» **Your instructions**: Please print the full listing exactly.

[start]

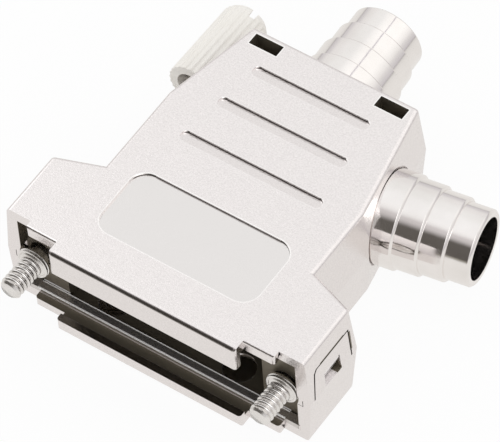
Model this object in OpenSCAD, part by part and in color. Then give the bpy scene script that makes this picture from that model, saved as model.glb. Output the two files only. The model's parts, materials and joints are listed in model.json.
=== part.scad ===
// Two-part die-cast hood for a 15-way D-subminiature connector.
// X runs across the hood, Y from the mating face to the rear, Z up.
// The origin is midway between the jackscrews, at the flange front, on the parting plane.

/* [Hood] */
// Width across the flange at its top face
flange_w = 40.4; // [39.6:0.1:42]
// Thickness of the two halves together
hood_t = 14.8; // [14.4:0.1:16]
// Depth of the flange block at its outer corners
flange_d = 9.1; // [8:0.1:10]
// Depth at which the shoulders meet the body
shoulder_d = 11.2; // [10.8:0.1:12]
// Width of the body behind the shoulders
body_w = 28.5; // [27:0.1:29]
// Width of the rear face
rear_w = 23; // [22:0.1:25]
// Depth of the whole hood behind the flange front
hood_d = 36.6; // [36:0.1:38]
// Depth at which the right side starts to taper
right_bend_d = 21.3; // [20:0.1:24]
// Depth at which the left side starts to taper
left_bend_d = 24.2; // [20:0.1:26]
// Wall thickness at the top face and at the rear
wall = 1.5; // [1.3:0.1:1.7]
// Growth of each side wall from the flat face to the parting plane
draft = 0.5; // [0:0.1:0.7]
// Radius along the outer edges of the flat faces
edge_r = 0.6; // [0.3:0.1:1]

/* [Mouth] */
// Half width of the central tongues
tongue_x = 12.65; // [12:0.05:13]
// Reach of the tongues in front of the flange
tongue_y = 2.6; // [2.2:0.1:3]
// Half width of the lips beside the tongues
lip_x = 16.8; // [16:0.1:17.2]
// Reach of the lips in front of the flange
lip_y = 1; // [0.6:0.1:1.4]
// Height of the lower edge of the upper tongue above the parting plane
upper_tongue_z = 3.7; // [3.4:0.1:4.4]
// Height of the upper edge of the lower tongue below the parting plane
lower_tongue_z = 5.3; // [4.8:0.1:5.6]
// Depth of the slot that holds the connector's flange
slot_d = 1.6; // [1.4:0.1:1.8]

/* [Top face] */
// Width of the label recess
label_w = 21.4; // [16:0.1:22]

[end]

» **Correct output**:
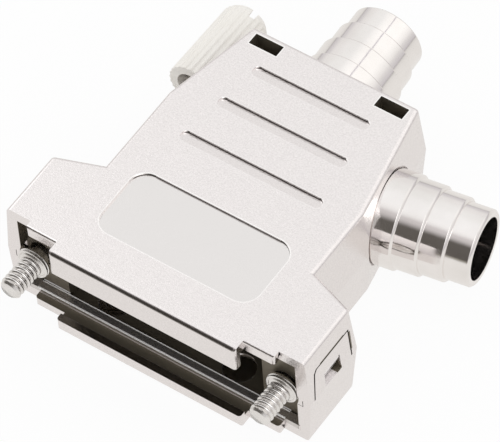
Model this object in OpenSCAD, part by part and in color. Then give the bpy scene script that makes this picture from that model, saved as model.glb. Output the two files only. The model's parts, materials and joints are listed in model.json.
=== part.scad ===
// Two-part die-cast hood for a 15-way D-subminiature connector.
// X runs across the hood, Y from the mating face to the rear, Z up.
// The origin is midway between the jackscrews, at the flange front, on the parting plane.

/* [Hood] */
// Width across the flange at its top face
flange_w = 40.4; // [39.6:0.1:42]
// Thickness of the two halves together
hood_t = 14.8; // [14.4:0.1:16]
// Depth of the flange block at its outer corners
flange_d = 9.1; // [8:0.1:10]
// Depth at which the shoulders meet the body
shoulder_d = 11.2; // [10.8:0.1:12]
// Width of the body behind the shoulders
body_w = 28.5; // [27:0.1:29]
// Width of the rear face
rear_w = 23; // [22:0.1:25]
// Depth of the whole hood behind the flange front
hood_d = 36.6; // [36:0.1:38]
// Depth at which the right side starts to taper
right_bend_d = 21.3; // [20:0.1:24]
// Depth at which the left side starts to taper
left_bend_d = 24.2; // [20:0.1:26]
// Wall thickness at the top face and at the rear
wall = 1.5; // [1.3:0.1:1.7]
// Growth of each side wall from the flat face to the parting plane
draft = 0.5; // [0:0.1:0.7]
// Radius along the outer edges of the flat faces
edge_r = 0.6; // [0.3:0.1:1]

/* [Mouth] */
// Half width of the central tongues
tongue_x = 12.65; // [12:0.05:13]
// Reach of the tongues in front of the flange
tongue_y = 2.6; // [2.2:0.1:3]
// Half width of the lips beside the tongues
lip_x = 16.8; // [16:0.1:17.2]
// Reach of the lips in front of the flange
lip_y = 1; // [0.6:0.1:1.4]
// Height of the lower edge of the upper tongue above the parting plane
upper_tongue_z = 3.7; // [3.4:0.1:4.4]
// Height of the upper edge of the lower tongue below the parting plane
lower_tongue_z = 5.3; // [4.8:0.1:5.6]
// Depth of the slot that holds the connector's flange
slot_d = 1.6; // [1.4:0.1:1.8]

/* [Top face] */
// Width of the label recess
label_w = 21.4; // [16:0.1:22]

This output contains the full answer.